Source Provenance Continuity
Goal: keep source-backed standards auditable after they move through orchestration, playbooks, scenario reports, and handoff summaries.
Deliverables:
- Preserve
llms.txtsource identity, snapshot path, fetched timestamp, hash, and evidence references where available. - Show when a rule came from a source-backed stack pack, foundation pack, policy pack, built-in heuristic, or client-supplied rule.
- Mark missing source snapshots as warnings, not blockers, unless a scenario explicitly requires source-backed evidence.
- Include source provenance in normalized findings and compact handoff summaries when it affects trust or remediation.
- Tests that source-backed rules do not become opaque inside recipes, scenario acceptance, or result normalization.
Advisory Skill-Pattern Routing
Goal: use the built-in skills catalog as source material for better local workflow selection without requiring users to have local Codex skills installed.
Deliverables:
- Recipe selection can recommend advisory skill patterns such as MCP config security, verification-before-completion, agent instruction quality, eval discipline, and memory scope conventions.

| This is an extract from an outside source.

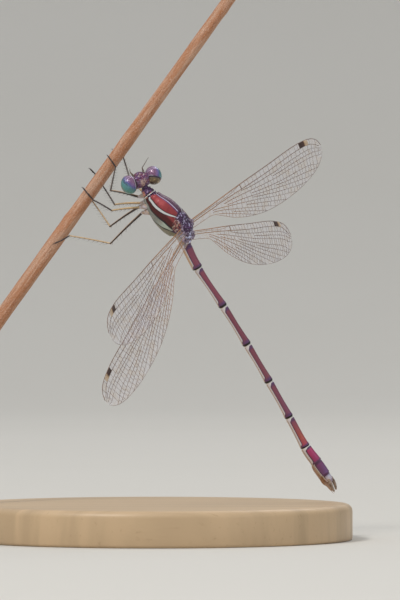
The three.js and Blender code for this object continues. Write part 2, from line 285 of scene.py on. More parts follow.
class Shade:
    """A material being made of nodes."""

    def __init__(self, name):
        self.material = bpy.data.materials.new(name)
        self.material.use_nodes = True
        self.tree = self.material.node_tree
        self.tree.nodes.clear()

    def node(self, kind, settings=None, inputs=None, output=0):
        """One node of a type, with its settings set first, then its sockets' values or links."""
        made = self.tree.nodes.new(kind)
        for name, value in (settings or {}).items():
            if name == "stops":
                ramp = made.color_ramp.elements
                while len(ramp) < len(value):
                    ramp.new(0.5)
                for stop, (position, colour) in zip(ramp, value):
                    stop.position = position
                    stop.color = (*colour[:3], 1)
            else:
                setattr(made, name, value)
        for name, value in (inputs or {}).items():
            if isinstance(value, Value):
                self.tree.links.new(value.socket, made.inputs[name])
            elif made.inputs[name].type == "RGBA":
                made.inputs[name].default_value = (*value[:3], 1)
            else:
                made.inputs[name].default_value = value
        return Value(self, made.outputs[output]) if made.outputs else None

    def skin(self):
        """How far along the piece, how far round from 0 to 1, and degrees from its back's middle."""
        place = self.node("ShaderNodeUVMap", {"uv_map": "skin"})
        along = self.node("ShaderNodeSeparateXYZ", None, {0: place}, 0)
        around = self.node("ShaderNodeSeparateXYZ", None, {0: place}, 1)
        return along, around, 180 - abs(around - 0.5) * 360

    def where(self):
        """The point in millimetres."""
        spot = self.node("ShaderNodeTexCoord", None, None, "Object")
        return self.node("ShaderNodeVectorMath", {"operation": "SCALE"}, {0: spot, "Scale": 1000.0})

    def in_head(self, spot):
        """How far ahead, above and to either side of the head's middle a point is."""
        middle = tuple(THORAX + HEAD)
        local = self.node("ShaderNodeVectorMath", {"operation": "SUBTRACT"}, {0: spot, 1: middle})
        kind = {"operation": "DOT_PRODUCT"}
        ahead, above, across = (
            self.node("ShaderNodeVectorMath", kind, {0: local, 1: tuple(way)}, 1)
            for way in (FACE, CROWN, HEAD_RIGHT)
        )
        return ahead, above, abs(across)

    def stretched(self, spot, scale, turn=(0, 0, 0)):
        """The point with its pattern drawn out by scale along turned axes."""
        inputs = {0: spot, "Rotation": turn, "Scale": scale}
        return self.node("ShaderNodeMapping", {"vector_type": "TEXTURE"}, inputs)

    def noise(self, spot, scale, detail=3.0, roughness=0.55):
        inputs = {"Vector": spot, "Scale": scale, "Detail": detail, "Roughness": roughness}
        return self.node("ShaderNodeTexNoise", None, inputs)

    def cells(self, spot, scale):
        return self.node("ShaderNodeTexVoronoi", None, {"Vector": spot, "Scale": scale})

    def rise(self, value, low, high, start=0.0, end=1.0):
        """From start to end as the value goes smoothly from low to high."""
        inputs = {"Value": value, "From Min": low, "From Max": high, "To Min": start, "To Max": end}
        return self.node("ShaderNodeMapRange", {"interpolation_type": "SMOOTHSTEP"}, inputs)

    def band(self, value, half, soft):
        """1 where the value is within half of nought, fading over soft."""
        return self.rise(abs(value), half, half + soft, 1.0, 0.0)

    def mix(self, base, top, share):
        return self.node("ShaderNodeMix", {"data_type": "RGBA"}, {0: share, 6: base, 7: top}, 2)

    def paint(self, colour, *coats):
        """A colour with others laid over it in turn, each with its share."""
        for top, share in coats:
            colour = self.mix(colour, top, share)
        return colour

    def ramp(self, value, stops):
        return self.node("ShaderNodeValToRGB", {"stops": stops}, {0: value})

    def bump(self, height, depth):
        """A normal from a height of 0 to 1 and its depth in millimetres."""
        inputs = {"Strength": 1.0, "Distance": depth * MM, "Height": height}
        return self.node("ShaderNodeBump", None, inputs)

    def surface(self, **sockets):
        """Ends the material with one shader. Sockets are named with _ for a space."""
        inputs = {name.replace("_", " "): value for name, value in sockets.items()}
        shader = self.node("ShaderNodeBsdfPrincipled", None, inputs)
        self.node("ShaderNodeOutputMaterial", None, {"Surface": shader})
        return self.material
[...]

- External client-supplied skill metadata remains advisory only and never overrides the user request, contract, or current repo evidence.
- Skill recommendations include reason, confidence, expected value, and why they are safe to ignore.

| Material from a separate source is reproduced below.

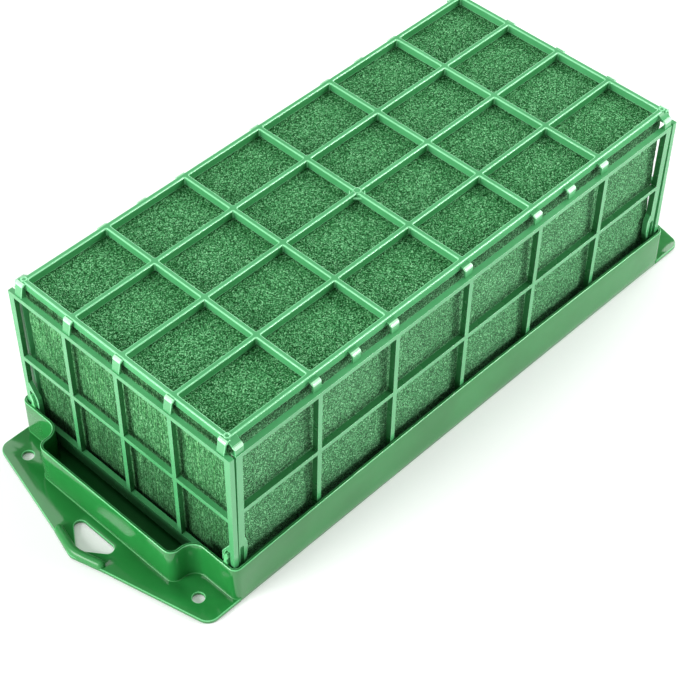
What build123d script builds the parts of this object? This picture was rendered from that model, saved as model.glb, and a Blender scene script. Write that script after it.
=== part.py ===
from build123d import *

import math
import os

# Caged floral foam brick: a shallow tray with a hang tab at each end, a brick of
# floral foam standing in it, and a moulded net cage that is clipped over the brick.
#
# Millimetres. +X runs along the brick, +Z is up, z = 0 is the underside of the tray.
# The front end is at -X, the right side is at -Y. The origin is the centre of the base.

# ---- net cage: top grid ----
CELL_LENGTH = 40.0
CELL_WIDTH = 27.0
CELLS_LONG = 6
CELLS_ACROSS = 4
CAGE_TOP = 85.2
TOP_BAR_WIDTH = 2.1
TOP_BAR_DEPTH = 3.8
CORNER_DISC_R = 1.35
CORNER_DISC_RISE = 0.3
GATE_DISC_R = 1.7
GUSSET_LEG = 4.5
GUSSET_THICKNESS = 1.0

# ---- net cage: side and end grids ----
LONG_FACE_Y = 59.3
END_FACE_X = 124.2
GRID_TOP = 79.0
GRID_BOTTOM = 6.0
GRID_BAR_WIDTH = 2.1
GRID_BAR_DEPTH = 2.6
END_BAR_DEPTH = 2.1
LONG_MIDDLE_BAR_Z = 46.4
END_MIDDLE_BAR_Z = 44.1
BOTTOM_RAIL_HEIGHT = 6.6
POST_WIDTH = 3.0
LONG_LEAN = 1.5
LONG_GRID_HALF = 121.1
END_CELL_WIDTH = 28.4
END_POST_TOP_Y = 59.3
END_POST_BOTTOM_Y = 58.2

# ---- living hinges between the top grid and the other grids ----
STRAP_WIDTH = 4.0
STRAP_THICKNESS = 0.9
STRAP_BEND_R = 1.3
LONG_STRAP_TOP = 83.5
LONG_STRAP_FACE = 57.7
CORNER_STRAP_TOP = 83.0
CORNER_STRAP_FACE = 58.9
END_STRAP_TOP = 85.0
END_STRAP_FACE = 122.8
END_STRAP_FOOT = 123.7
LONG_STRAP_X = [-80.0, -60.0, -40.0, 0.0, 40.0, 60.0, 80.0]
CORNER_STRAP_X = [-119.0, 119.0]
END_STRAP_Y = [-54.0, -27.0, 0.0, 27.0, 54.0]

# ---- latches: an eye on each end post and a hook on the tray ----
EYE_INNER_Y = 51.8
EYE_LEG = 1.1
EYE_TOP = 31.0
EYE_SHOULDER = 22.6
EYE_WINDOW_TOP = 25.8
EYE_WINDOW_SHOULDER = 22.3
HOOK_THICKNESS = 2.2
HOOK_STEM_Y = (53.4, 55.4)
HOOK_STEM_TOP = 19.6
HOOK_NECK_Y = (53.8, 54.9)
HOOK_NECK_Z = (20.5, 21.4)
HOOK_HEAD_Y = (53.8, 55.9)
HOOK_HEAD_Z = (22.3, 23.6)
HOOK_TIP_Y = (54.6, 55.3)
HOOK_TOP = 24.6
LUG_RISE = 1.3
LUG_BULGE_TOP = 27.5
LUG_BULGE_BOTTOM = 20.0
LUG_BOTTOM = 15.0
POCKET_R = 1.0
POCKET_DEPTH = 1.0
POCKET_SHIFT = 0.1

# ---- foam ----
FOAM_LENGTH = 241.2
FOAM_WIDTH = 109.0
FOAM_TOP = 81.0

# ---- tray ----
TRAY_HALF_LENGTH = 126.2
TRAY_HALF_WIDTH = 60.6
TROUGH_X = 137.2
TROUGH_HALF = 38.3
RIM_HEIGHT = 19.1
FLOOR = 1.8
WALL = 1.2
CORNER_R = 3.2
TROUGH_MOUTH_R = 5.5
TROUGH_CORNER_R = 4.2
RIM_BOW = 1.3
BASE_BOW = 0.1

# ---- hang tabs ----
TAB_THICKNESS = 1.8
TAB_CORNER_X = 139.9
TAB_CORNER_R = 5.0
TAB_BREAK = (150.9, 15.0)
TAB_TIP_X = 155.2
TAB_TIP_R = 6.0
SCREW_X = 134.6
SCREW_Y = 49.0
SCREW_R = 2.4
HANG_BASE = (140.6, 15.5)
HANG_TIP_X = 151.9
HANG_BASE_R = 2.5
HANG_TIP_R = 1.5
GRIP_WIDTH = 3.8
GRIP_HEIGHT = 2.2
GRIP_END_Y = 13.6
GRIP_CROWN_R = 1.6

X_LINES = [CELL_LENGTH * (i - CELLS_LONG / 2) for i in range(CELLS_LONG + 1)]
Y_LINES = [CELL_WIDTH * (j - CELLS_ACROSS / 2) for j in range(CELLS_ACROSS + 1)]
TOP_EDGE_X = X_LINES[-1] + TOP_BAR_WIDTH / 2
TOP_EDGE_Y = Y_LINES[-1] + TOP_BAR_WIDTH / 2
CORNERS = [("front_left", -1, 1), ("front_right", -1, -1), ("rear_left", 1, 1), ("rear_right", 1, -1)]


def block(x_range, y_range, z_range):
    """A box between two values along each axis."""
    size = [high - low for low, high in (x_range, y_range, z_range)]
    centre = [(high + low) / 2 for low, high in (x_range, y_range, z_range)]
    return Pos(*centre) * Box(*size)


def plate(points, plane, thickness):
    """A flat plate of a closed outline, extruded along the plane's normal."""
    return extrude(plane * make_face(Polyline(*points, close=True)), thickness)


def end_turn(shape, end):
    """The front end's shape, turned half a turn about Z for the rear end."""
    return shape if end < 0 else Rot(0, 0, 180) * shape


# ---------------------------------------------------------------- top grid
def top_grid():
    """The flat grid on top: bars both ways, corner discs and the moulding gate's gussets."""
    z_range = (CAGE_TOP - TOP_BAR_DEPTH, CAGE_TOP)
    half = TOP_BAR_WIDTH / 2
    bars = [block((-TOP_EDGE_X, TOP_EDGE_X), (y - half, y + half), z_range) for y in Y_LINES]
    bars += [block((x - half, x + half), (-TOP_EDGE_Y, TOP_EDGE_Y), z_range) for x in X_LINES]
    return Part() + bars + corner_discs() + disc(0, 0, GATE_DISC_R, 0) + gate_gussets()


def disc(x, y, radius, rise):
    """A round moulding mark through a bar crossing, standing a little proud of it."""
    height = TOP_BAR_DEPTH + rise
    return Pos(x, y, CAGE_TOP - TOP_BAR_DEPTH + height / 2) * Cylinder(radius, height)


def corner_discs():
    """The moulding marks at the top grid's four corners."""
    places = [(x, y) for x in (X_LINES[0], X_LINES[-1]) for y in (Y_LINES[0], Y_LINES[-1])]
    return [disc(x, y, CORNER_DISC_R, CORNER_DISC_RISE) for x, y in places]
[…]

- Unsafe skill metadata is surfaced as a warning, not executed.
- Tests for built-in catalog recommendations and client-supplied skill metadata.
Artifact-Quality Routing
Goal: make agent-facing docs part of the local operating model instead of a separate afterthought.
Deliverables:
- Scenario acceptance profiles can require checks for
AGENTS.md,llms.txt, generated agent instructions, setup commands, test commands, build commands, repo boundaries, verification rules, and security notes. - Tool-loop quality gates warn when implementation changes make agent instructions or navigation docs stale.

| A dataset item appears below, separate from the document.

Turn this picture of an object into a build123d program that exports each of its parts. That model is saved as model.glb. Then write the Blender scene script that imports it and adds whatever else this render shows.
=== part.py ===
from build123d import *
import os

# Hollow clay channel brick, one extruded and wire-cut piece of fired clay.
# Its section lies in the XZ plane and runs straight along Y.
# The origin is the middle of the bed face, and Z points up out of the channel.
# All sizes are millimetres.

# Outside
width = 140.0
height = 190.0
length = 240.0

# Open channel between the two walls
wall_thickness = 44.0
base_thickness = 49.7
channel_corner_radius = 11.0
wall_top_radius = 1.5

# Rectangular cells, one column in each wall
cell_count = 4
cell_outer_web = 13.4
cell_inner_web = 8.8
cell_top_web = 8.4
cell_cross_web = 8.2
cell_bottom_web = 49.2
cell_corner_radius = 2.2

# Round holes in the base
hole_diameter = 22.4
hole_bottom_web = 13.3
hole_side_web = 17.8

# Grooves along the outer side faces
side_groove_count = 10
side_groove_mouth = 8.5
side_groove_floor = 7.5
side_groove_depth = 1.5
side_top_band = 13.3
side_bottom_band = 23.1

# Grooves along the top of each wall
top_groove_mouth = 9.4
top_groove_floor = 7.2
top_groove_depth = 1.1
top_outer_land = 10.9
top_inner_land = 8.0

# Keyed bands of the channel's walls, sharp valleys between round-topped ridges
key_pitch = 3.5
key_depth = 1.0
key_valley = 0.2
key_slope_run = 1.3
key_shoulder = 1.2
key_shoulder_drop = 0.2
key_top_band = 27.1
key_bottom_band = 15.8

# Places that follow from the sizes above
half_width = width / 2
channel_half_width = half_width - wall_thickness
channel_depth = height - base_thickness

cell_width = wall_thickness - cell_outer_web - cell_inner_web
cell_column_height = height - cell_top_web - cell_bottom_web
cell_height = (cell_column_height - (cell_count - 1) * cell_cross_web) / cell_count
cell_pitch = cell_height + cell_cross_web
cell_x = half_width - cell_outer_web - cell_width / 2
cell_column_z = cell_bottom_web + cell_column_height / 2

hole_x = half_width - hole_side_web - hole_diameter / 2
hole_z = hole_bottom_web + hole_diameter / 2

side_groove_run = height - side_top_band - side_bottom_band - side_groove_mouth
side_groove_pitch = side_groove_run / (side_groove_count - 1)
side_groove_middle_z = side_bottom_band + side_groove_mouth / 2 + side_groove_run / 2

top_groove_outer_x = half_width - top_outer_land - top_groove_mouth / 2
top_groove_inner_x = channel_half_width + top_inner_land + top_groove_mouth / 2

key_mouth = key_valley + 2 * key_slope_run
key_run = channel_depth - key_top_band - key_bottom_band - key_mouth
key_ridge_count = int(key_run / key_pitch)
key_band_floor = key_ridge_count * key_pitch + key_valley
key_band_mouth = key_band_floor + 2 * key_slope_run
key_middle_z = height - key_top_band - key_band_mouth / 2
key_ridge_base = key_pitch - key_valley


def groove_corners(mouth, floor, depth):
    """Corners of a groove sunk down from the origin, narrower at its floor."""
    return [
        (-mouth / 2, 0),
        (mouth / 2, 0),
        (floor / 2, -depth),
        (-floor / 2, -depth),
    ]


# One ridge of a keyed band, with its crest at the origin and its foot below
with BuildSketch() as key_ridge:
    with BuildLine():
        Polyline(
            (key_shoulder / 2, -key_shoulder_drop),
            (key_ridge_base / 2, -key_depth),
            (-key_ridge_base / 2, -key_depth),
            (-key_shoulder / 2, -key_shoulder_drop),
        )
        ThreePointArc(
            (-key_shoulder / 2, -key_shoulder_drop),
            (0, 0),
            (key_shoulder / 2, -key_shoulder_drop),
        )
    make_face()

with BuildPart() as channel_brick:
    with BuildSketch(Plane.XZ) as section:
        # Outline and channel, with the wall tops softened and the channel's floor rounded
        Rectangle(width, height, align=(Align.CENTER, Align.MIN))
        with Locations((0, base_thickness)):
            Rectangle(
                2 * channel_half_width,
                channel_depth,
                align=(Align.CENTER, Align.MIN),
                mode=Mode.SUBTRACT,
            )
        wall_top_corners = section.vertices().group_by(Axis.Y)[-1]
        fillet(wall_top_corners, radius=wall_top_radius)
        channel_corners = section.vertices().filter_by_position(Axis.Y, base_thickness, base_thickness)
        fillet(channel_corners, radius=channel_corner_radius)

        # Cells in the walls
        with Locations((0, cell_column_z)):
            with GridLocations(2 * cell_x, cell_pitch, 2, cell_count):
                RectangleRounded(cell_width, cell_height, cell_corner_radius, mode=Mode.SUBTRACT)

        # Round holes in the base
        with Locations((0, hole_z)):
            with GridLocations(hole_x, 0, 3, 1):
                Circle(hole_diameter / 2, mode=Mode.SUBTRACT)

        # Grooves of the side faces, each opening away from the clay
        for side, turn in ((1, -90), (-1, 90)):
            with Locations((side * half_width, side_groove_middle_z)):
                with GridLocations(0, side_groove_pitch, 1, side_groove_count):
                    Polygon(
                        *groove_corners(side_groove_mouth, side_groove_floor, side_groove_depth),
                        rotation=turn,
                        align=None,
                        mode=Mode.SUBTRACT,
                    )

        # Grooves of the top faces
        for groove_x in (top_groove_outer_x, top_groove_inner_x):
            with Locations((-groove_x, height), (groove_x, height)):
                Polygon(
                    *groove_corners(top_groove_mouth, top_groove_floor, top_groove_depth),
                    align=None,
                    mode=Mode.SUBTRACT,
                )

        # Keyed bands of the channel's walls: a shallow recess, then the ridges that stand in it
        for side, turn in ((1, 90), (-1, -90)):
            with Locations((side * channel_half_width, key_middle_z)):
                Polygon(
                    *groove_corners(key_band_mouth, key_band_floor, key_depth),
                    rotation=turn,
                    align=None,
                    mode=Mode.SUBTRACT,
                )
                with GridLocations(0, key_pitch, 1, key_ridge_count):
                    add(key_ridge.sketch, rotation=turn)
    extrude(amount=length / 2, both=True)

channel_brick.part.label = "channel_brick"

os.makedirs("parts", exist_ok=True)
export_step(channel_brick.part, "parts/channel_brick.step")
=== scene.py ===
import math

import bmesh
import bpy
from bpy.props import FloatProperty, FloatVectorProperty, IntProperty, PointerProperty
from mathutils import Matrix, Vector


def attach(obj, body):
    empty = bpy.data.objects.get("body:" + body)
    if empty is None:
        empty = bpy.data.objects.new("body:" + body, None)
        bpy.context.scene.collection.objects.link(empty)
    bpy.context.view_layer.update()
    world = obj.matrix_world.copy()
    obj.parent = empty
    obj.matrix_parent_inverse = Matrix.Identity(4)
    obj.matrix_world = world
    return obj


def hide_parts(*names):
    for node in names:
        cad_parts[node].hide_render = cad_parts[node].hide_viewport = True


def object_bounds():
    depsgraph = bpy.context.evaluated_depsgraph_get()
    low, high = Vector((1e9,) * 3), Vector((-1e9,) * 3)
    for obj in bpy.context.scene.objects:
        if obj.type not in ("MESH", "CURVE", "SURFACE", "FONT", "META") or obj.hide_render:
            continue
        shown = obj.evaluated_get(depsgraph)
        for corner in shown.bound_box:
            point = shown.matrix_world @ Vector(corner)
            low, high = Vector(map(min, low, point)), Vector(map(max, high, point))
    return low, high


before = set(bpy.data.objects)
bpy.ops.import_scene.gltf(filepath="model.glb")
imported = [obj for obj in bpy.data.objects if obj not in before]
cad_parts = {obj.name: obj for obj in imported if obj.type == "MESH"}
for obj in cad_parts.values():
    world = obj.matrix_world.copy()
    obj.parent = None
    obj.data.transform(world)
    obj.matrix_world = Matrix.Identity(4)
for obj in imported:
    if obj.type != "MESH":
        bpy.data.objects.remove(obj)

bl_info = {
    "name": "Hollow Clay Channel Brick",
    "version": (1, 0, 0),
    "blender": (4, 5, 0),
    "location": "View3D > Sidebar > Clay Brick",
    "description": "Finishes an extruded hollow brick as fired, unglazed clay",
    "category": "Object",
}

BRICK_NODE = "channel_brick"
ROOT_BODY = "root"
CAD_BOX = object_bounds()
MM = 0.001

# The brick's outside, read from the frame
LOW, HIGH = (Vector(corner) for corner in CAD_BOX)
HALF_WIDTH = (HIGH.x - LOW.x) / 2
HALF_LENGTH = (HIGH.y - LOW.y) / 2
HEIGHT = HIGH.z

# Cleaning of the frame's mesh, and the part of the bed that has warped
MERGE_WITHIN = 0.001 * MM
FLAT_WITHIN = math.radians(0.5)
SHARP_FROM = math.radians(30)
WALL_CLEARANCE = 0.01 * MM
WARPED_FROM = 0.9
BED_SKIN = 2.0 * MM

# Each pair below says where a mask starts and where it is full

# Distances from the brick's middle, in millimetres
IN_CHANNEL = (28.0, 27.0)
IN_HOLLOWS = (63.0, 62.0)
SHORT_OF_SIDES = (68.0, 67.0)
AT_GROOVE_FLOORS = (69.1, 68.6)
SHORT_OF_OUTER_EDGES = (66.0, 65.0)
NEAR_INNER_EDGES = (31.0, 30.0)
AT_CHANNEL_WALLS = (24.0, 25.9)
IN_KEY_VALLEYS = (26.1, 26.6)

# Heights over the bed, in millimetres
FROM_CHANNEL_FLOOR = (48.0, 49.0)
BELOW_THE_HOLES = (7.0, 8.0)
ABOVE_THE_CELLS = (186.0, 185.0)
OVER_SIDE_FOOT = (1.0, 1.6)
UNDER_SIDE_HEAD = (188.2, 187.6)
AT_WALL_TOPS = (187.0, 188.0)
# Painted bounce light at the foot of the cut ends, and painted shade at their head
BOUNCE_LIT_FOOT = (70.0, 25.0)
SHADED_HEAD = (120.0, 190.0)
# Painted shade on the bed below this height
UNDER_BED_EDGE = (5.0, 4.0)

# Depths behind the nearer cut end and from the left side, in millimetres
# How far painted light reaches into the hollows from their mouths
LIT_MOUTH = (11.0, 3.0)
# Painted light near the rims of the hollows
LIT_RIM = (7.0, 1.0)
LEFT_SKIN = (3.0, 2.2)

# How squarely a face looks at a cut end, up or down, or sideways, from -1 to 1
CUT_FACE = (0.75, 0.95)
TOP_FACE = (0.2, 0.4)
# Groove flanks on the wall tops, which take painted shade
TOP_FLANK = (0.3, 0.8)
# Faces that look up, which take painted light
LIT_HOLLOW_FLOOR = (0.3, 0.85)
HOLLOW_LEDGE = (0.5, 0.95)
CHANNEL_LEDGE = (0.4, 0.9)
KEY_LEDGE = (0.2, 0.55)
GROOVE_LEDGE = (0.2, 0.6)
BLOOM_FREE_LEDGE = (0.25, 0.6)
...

- Documentation refresh recipes include artifact scoring, missing-example detection, and concise update suggestions.
- Result normalization includes artifact findings alongside code, harness, stack-pack, and security findings.
- Tests for stale, missing, weak, and passing artifact guidance.
Local Dry-Run Plans
Goal: let agents preview the full local governance run before editing code.
Deliverables:
- Dry-run plan output that shows likely recipe, required inputs, gates, selected standards, verification checks, and expected final response contract.
- No filesystem writes required by the MCP; clients decide whether to persist outputs.
- Difference between "ready to edit", "confirm first", and "blocked until clarified".
- Risk notes for broad file plans, dependency/config changes, destructive commands, and public API changes.
- Source-backed guidance, advisory skill patterns, and artifact checks expected for the scenario.
- Tests for vague novice prompts and concrete low-risk prompts.
Tool-Loop Quality Gates
Goal: detect when an agent is using the MCP poorly even if individual tool calls succeed.
Deliverables:
- Detect skipped interpretation before risky edits.
- Detect missing pre-edit contract before broad changes.
- Detect review without verification.
- Detect final responses that omit changed, verified, assumptions, or not-done sections.
- Return corrective next-step guidance that is short enough to paste into an agent turn.
Non-Goals
- Hosted service or hosted API implementation.
- Database/storage, including schema, persistence, migrations, review history, or memory storage.
- GitHub repository, branch, PR, issue, app, OAuth, or comment workflow.
- CLI UX.
- Typed client SDK.
- Billing, accounts, teams, dashboards, or remote policy management.
Those remain out of scope until a later backend/productization phase.